■ **Data for processing**
Begin
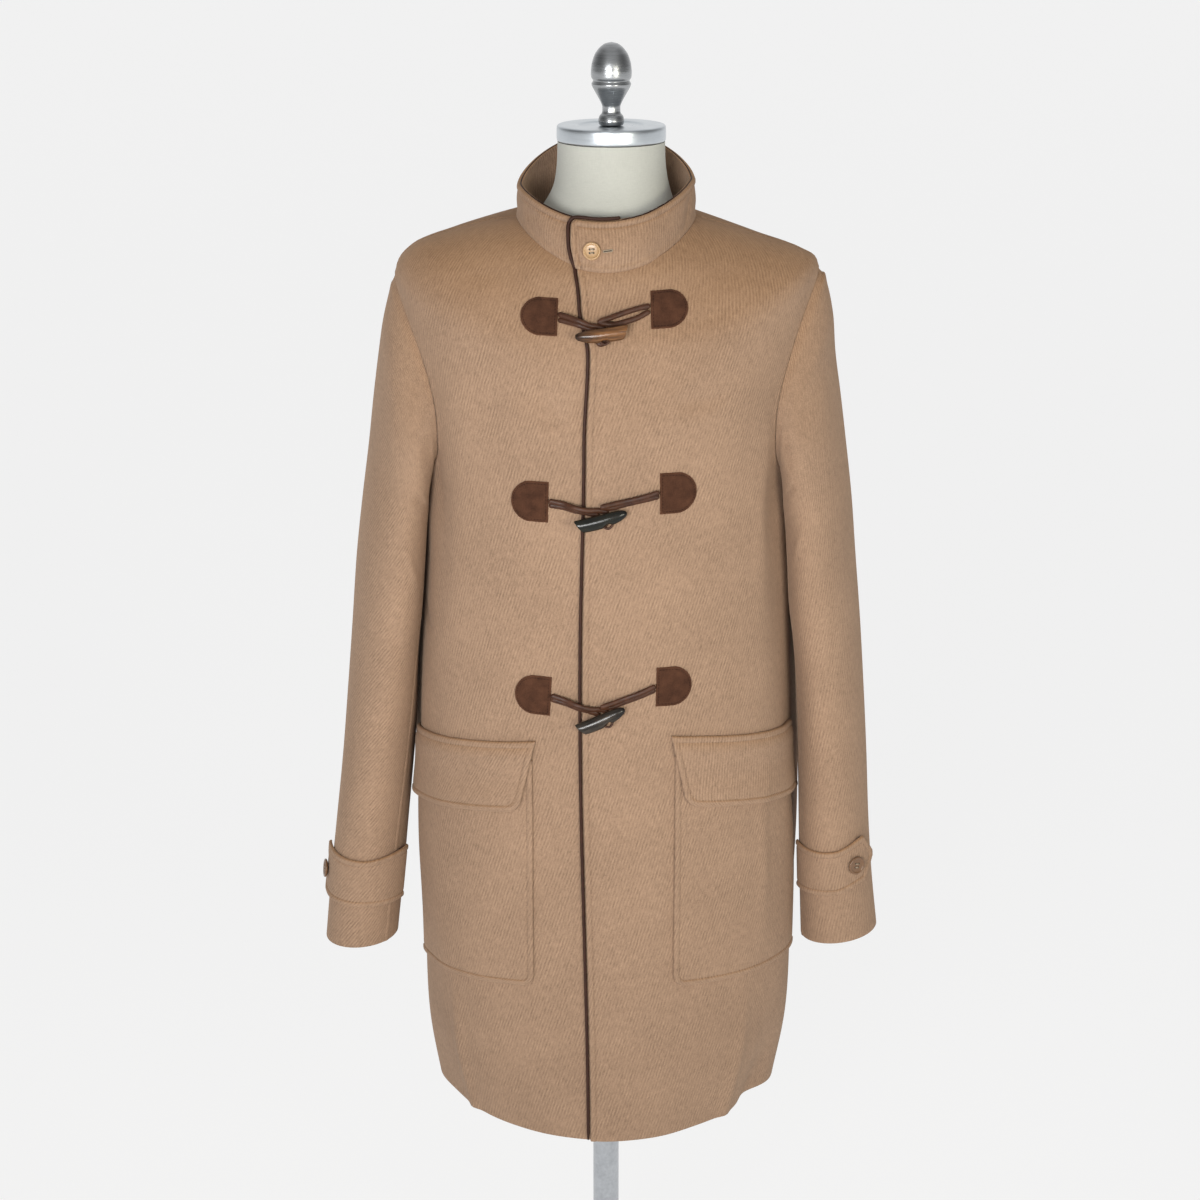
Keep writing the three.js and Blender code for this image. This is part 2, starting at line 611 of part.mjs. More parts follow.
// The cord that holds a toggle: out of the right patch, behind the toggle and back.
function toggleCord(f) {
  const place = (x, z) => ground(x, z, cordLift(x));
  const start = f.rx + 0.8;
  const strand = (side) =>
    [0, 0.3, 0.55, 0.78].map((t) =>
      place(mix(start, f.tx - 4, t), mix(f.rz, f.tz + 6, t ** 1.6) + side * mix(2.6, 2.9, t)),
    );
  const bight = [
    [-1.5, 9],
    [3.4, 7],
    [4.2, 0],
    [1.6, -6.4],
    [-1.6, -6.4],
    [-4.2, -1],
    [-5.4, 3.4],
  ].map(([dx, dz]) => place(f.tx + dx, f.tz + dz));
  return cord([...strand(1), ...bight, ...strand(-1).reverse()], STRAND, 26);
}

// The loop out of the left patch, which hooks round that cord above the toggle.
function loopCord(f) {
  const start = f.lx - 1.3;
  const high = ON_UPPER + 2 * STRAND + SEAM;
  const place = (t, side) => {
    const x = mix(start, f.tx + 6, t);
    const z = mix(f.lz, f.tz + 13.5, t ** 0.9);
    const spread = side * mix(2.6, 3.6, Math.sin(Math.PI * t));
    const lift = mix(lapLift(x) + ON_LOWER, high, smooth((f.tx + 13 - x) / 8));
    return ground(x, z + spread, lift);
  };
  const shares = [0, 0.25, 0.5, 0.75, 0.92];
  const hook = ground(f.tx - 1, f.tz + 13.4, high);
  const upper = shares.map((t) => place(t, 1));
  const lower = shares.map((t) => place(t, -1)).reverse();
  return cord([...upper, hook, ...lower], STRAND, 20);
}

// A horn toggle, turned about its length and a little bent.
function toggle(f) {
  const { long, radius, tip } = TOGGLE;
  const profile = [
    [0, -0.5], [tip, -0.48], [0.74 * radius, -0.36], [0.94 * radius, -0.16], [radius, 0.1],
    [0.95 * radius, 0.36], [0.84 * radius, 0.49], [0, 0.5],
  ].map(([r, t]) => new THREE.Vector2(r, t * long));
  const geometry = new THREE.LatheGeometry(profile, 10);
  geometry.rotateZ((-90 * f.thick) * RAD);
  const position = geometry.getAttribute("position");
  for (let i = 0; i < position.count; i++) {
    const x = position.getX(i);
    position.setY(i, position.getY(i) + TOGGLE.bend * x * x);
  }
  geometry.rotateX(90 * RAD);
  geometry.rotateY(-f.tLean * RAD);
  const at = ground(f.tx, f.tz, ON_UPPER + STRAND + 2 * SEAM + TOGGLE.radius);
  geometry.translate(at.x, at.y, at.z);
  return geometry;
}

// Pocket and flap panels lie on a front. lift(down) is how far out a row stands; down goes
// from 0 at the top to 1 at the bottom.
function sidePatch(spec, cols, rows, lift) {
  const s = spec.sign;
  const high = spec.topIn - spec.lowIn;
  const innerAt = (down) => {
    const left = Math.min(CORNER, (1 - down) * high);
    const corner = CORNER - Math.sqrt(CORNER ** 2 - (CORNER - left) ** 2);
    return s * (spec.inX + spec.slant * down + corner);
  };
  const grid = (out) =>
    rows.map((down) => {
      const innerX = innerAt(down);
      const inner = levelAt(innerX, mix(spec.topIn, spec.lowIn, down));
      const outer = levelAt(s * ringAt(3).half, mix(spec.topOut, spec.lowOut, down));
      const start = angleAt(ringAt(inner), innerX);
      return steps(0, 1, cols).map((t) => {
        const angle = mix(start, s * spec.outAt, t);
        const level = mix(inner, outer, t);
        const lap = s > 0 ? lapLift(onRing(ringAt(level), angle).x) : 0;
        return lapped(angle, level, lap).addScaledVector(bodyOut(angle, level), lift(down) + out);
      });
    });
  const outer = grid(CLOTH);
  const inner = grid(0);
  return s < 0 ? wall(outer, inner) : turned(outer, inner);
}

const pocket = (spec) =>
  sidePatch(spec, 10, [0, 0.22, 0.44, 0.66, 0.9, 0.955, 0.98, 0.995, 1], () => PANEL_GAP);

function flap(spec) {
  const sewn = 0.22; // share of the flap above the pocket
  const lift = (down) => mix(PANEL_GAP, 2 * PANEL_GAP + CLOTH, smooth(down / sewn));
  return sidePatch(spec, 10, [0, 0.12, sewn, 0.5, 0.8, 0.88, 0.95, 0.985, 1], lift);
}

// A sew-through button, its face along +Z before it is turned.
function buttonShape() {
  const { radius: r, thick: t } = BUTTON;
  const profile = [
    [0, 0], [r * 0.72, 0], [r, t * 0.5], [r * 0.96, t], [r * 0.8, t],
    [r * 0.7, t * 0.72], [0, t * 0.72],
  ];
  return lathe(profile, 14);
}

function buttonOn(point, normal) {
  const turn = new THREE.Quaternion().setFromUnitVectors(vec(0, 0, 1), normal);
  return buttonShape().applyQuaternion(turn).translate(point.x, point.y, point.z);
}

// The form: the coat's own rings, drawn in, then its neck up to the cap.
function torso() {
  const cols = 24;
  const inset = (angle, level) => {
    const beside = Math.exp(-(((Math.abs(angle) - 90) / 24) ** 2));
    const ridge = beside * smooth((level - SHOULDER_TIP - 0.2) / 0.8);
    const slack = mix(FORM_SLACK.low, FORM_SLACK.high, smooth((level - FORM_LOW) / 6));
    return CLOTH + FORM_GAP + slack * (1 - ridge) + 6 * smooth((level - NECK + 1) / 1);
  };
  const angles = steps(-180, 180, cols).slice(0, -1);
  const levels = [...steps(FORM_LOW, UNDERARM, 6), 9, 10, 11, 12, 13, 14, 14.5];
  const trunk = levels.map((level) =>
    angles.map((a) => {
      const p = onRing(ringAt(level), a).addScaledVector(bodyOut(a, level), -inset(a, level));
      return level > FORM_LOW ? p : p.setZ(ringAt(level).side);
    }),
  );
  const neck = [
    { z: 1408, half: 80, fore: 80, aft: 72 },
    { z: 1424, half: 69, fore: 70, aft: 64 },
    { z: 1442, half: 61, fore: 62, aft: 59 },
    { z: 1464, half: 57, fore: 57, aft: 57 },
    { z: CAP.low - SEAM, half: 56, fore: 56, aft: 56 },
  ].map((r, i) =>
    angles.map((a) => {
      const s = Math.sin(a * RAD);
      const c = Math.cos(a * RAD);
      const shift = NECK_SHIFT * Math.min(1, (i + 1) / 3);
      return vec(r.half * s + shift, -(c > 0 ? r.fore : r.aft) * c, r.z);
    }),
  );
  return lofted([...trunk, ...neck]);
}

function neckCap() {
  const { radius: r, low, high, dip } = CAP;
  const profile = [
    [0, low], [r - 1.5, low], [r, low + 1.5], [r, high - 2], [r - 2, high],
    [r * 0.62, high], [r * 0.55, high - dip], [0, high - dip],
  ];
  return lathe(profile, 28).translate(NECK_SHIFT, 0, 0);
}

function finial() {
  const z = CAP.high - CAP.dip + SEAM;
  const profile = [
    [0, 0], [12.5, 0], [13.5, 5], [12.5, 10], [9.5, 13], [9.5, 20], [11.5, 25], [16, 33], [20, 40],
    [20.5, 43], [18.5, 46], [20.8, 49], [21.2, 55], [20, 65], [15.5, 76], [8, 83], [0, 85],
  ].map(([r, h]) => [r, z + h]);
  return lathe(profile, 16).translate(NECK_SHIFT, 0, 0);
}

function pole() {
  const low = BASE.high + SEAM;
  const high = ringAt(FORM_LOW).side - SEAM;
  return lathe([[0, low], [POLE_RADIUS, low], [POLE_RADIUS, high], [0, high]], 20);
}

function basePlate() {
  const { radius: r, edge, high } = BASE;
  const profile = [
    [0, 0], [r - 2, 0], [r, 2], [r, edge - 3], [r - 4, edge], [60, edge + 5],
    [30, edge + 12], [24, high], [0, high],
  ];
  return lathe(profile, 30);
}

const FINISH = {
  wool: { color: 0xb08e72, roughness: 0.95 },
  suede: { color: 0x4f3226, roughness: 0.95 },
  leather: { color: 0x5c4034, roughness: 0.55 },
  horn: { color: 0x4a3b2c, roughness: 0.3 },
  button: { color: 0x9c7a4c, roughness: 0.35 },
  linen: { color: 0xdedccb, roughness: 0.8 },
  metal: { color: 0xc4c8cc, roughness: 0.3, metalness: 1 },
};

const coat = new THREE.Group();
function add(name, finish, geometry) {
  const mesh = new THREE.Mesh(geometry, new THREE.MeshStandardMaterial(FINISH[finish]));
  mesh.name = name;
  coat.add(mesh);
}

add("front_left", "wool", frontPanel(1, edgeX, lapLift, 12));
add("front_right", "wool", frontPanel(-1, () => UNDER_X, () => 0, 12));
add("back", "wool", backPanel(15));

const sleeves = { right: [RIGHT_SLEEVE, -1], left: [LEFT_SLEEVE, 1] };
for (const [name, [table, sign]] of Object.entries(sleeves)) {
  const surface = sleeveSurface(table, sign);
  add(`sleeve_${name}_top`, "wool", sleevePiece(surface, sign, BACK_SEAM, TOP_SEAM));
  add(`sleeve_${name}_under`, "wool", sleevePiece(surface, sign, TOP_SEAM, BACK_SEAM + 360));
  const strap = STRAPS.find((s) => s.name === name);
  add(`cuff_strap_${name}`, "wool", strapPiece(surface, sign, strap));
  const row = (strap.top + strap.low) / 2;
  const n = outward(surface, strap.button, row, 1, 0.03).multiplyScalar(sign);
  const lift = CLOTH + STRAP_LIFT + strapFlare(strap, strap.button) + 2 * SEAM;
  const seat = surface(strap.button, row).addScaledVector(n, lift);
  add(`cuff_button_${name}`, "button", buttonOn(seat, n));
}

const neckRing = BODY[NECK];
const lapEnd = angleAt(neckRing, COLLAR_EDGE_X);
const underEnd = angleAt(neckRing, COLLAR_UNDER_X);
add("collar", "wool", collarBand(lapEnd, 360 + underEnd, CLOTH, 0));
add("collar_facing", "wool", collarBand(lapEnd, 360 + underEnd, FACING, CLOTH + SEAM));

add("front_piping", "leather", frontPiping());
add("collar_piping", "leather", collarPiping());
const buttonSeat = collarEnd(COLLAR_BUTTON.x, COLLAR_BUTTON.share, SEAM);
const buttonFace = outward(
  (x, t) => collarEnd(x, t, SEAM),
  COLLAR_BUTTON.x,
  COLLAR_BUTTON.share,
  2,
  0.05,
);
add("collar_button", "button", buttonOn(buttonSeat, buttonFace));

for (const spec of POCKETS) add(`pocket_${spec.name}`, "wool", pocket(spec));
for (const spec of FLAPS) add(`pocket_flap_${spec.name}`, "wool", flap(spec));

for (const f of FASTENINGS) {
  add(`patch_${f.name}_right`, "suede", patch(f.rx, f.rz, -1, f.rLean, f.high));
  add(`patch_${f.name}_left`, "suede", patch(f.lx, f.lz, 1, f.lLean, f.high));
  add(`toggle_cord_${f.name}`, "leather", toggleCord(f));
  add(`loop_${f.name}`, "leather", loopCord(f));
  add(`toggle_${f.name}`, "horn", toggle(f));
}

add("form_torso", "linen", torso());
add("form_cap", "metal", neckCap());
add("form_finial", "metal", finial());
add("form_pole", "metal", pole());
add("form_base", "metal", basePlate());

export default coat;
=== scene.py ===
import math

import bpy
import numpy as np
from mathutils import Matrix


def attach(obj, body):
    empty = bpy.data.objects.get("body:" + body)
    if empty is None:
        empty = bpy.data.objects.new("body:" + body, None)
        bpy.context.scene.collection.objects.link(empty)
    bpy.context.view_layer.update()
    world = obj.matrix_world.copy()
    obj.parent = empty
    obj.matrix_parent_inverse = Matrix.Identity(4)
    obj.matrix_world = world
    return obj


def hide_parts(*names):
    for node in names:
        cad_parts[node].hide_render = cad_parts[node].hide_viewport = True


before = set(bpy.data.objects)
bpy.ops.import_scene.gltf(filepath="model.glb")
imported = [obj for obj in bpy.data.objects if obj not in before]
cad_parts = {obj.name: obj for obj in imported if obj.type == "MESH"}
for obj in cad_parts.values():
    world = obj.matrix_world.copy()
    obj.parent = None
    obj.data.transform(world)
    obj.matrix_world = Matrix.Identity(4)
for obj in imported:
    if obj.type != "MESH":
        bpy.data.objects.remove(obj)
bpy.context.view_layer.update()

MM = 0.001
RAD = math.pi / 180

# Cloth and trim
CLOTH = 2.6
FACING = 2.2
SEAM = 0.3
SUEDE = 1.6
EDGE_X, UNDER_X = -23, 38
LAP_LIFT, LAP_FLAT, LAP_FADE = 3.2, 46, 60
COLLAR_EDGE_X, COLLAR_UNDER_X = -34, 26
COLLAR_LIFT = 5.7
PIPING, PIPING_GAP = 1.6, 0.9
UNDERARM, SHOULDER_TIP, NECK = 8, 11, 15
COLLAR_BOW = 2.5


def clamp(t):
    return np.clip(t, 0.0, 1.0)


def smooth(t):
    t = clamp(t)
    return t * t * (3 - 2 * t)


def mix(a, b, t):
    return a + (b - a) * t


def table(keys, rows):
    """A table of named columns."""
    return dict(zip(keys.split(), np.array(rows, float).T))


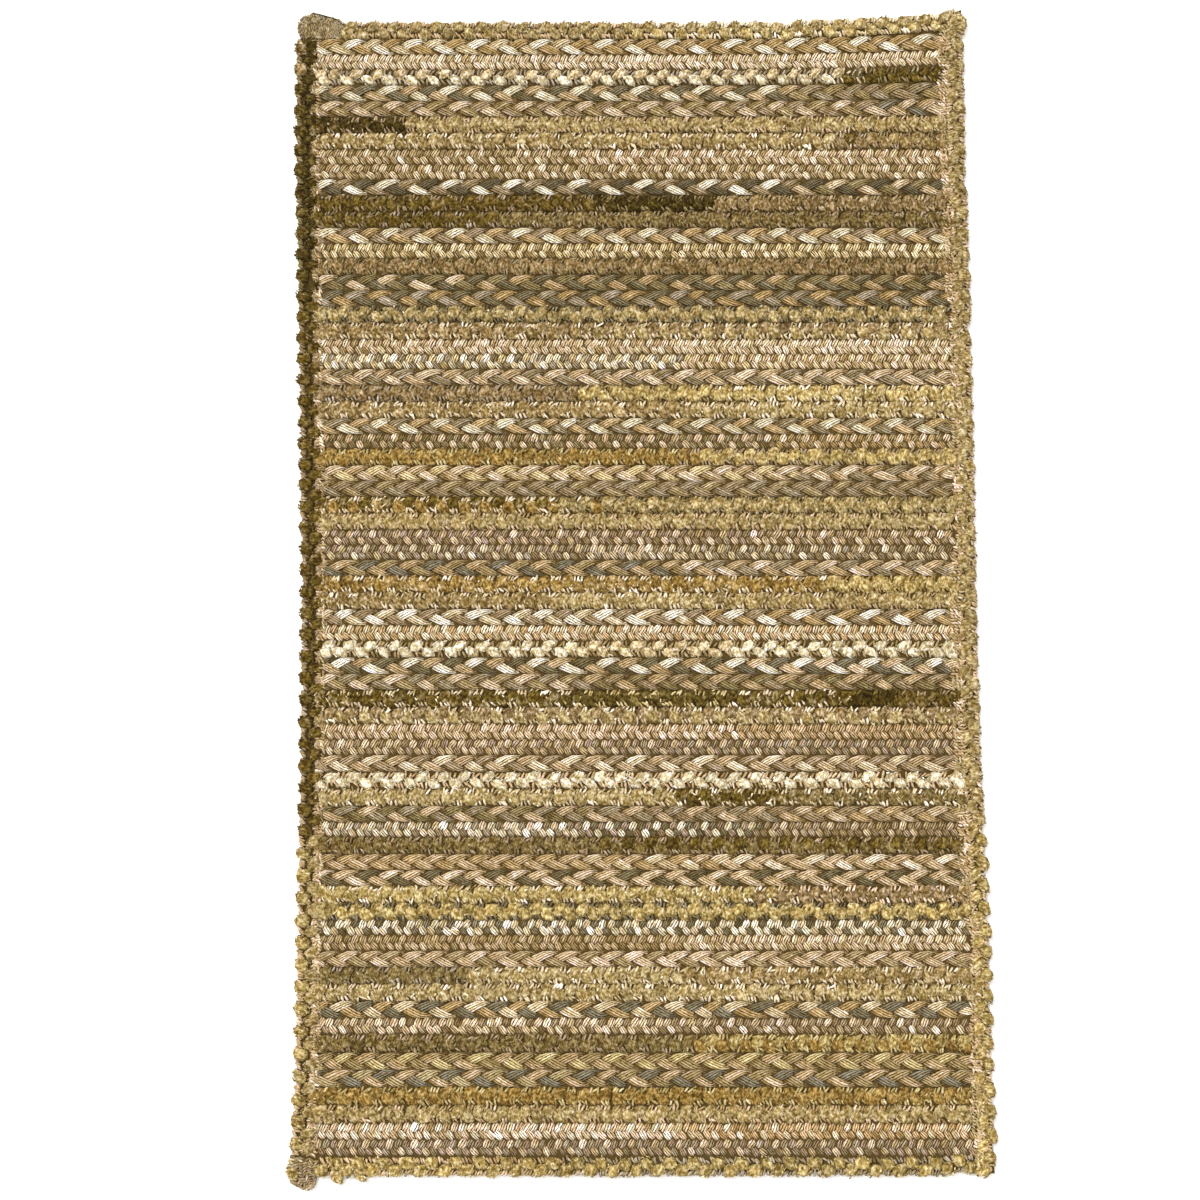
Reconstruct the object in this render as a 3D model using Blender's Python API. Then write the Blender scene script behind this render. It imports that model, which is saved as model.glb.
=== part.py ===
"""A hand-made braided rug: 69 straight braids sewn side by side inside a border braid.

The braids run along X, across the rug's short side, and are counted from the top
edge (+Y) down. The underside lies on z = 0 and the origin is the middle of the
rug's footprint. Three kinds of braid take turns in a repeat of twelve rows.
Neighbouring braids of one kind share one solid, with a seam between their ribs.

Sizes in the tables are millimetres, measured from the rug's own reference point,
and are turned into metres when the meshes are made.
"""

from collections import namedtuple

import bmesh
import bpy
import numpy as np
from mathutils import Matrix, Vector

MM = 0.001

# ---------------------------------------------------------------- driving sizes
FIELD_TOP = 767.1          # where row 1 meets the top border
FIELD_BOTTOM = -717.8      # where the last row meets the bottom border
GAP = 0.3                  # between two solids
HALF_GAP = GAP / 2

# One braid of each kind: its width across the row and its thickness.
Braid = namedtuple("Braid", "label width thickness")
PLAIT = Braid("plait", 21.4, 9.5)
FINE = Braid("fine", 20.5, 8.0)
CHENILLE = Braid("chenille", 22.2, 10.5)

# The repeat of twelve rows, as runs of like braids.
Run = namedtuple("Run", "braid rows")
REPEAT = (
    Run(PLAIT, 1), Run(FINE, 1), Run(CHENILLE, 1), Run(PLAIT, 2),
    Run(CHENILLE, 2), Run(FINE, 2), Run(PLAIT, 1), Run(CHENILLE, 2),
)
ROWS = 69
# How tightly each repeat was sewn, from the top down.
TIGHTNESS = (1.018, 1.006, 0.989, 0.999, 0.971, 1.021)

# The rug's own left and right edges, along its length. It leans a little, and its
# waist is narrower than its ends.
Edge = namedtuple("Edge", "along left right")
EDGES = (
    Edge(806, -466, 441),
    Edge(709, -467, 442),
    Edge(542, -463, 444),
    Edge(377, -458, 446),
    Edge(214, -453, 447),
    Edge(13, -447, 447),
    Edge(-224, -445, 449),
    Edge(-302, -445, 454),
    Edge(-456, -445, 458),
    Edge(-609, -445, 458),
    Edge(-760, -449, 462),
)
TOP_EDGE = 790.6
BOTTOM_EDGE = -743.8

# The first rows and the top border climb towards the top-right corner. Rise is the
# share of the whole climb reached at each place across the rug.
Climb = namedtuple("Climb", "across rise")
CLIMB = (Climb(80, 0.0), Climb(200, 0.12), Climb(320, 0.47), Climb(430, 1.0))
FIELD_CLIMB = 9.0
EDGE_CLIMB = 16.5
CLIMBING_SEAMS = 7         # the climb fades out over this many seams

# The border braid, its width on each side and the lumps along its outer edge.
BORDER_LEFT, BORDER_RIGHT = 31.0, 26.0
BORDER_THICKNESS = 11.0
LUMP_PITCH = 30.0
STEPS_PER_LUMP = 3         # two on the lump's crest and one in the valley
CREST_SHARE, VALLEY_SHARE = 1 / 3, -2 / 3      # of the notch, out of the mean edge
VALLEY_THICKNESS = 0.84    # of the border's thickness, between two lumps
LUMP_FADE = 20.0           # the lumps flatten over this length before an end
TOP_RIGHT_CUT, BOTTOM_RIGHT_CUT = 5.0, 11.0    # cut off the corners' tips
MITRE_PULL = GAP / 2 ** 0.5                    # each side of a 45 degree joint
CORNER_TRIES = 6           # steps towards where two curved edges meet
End
■ **Exercise aim**
Exactly the lines above from the one with "for (const f" to the one with "for node in", both included, are to be quoted; leave the rest out.

■ **Worked answer**
for (const f of FASTENINGS) {
  add(`patch_${f.name}_right`, "suede", patch(f.rx, f.rz, -1, f.rLean, f.high));
  add(`patch_${f.name}_left`, "suede", patch(f.lx, f.lz, 1, f.lLean, f.high));
  add(`toggle_cord_${f.name}`, "leather", toggleCord(f));
  add(`loop_${f.name}`, "leather", loopCord(f));
  add(`toggle_${f.name}`, "horn", toggle(f));
}

add("form_torso", "linen", torso());
add("form_cap", "metal", neckCap());
add("form_finial", "metal", finial());
add("form_pole", "metal", pole());
add("form_base", "metal", basePlate());

export default coat;
=== scene.py ===
import math

import bpy
import numpy as np
from mathutils import Matrix


def attach(obj, body):
    empty = bpy.data.objects.get("body:" + body)
    if empty is None:
        empty = bpy.data.objects.new("body:" + body, None)
        bpy.context.scene.collection.objects.link(empty)
    bpy.context.view_layer.update()
    world = obj.matrix_world.copy()
    obj.parent = empty
    obj.matrix_parent_inverse = Matrix.Identity(4)
    obj.matrix_world = world
    return obj


def hide_parts(*names):
    for node in names:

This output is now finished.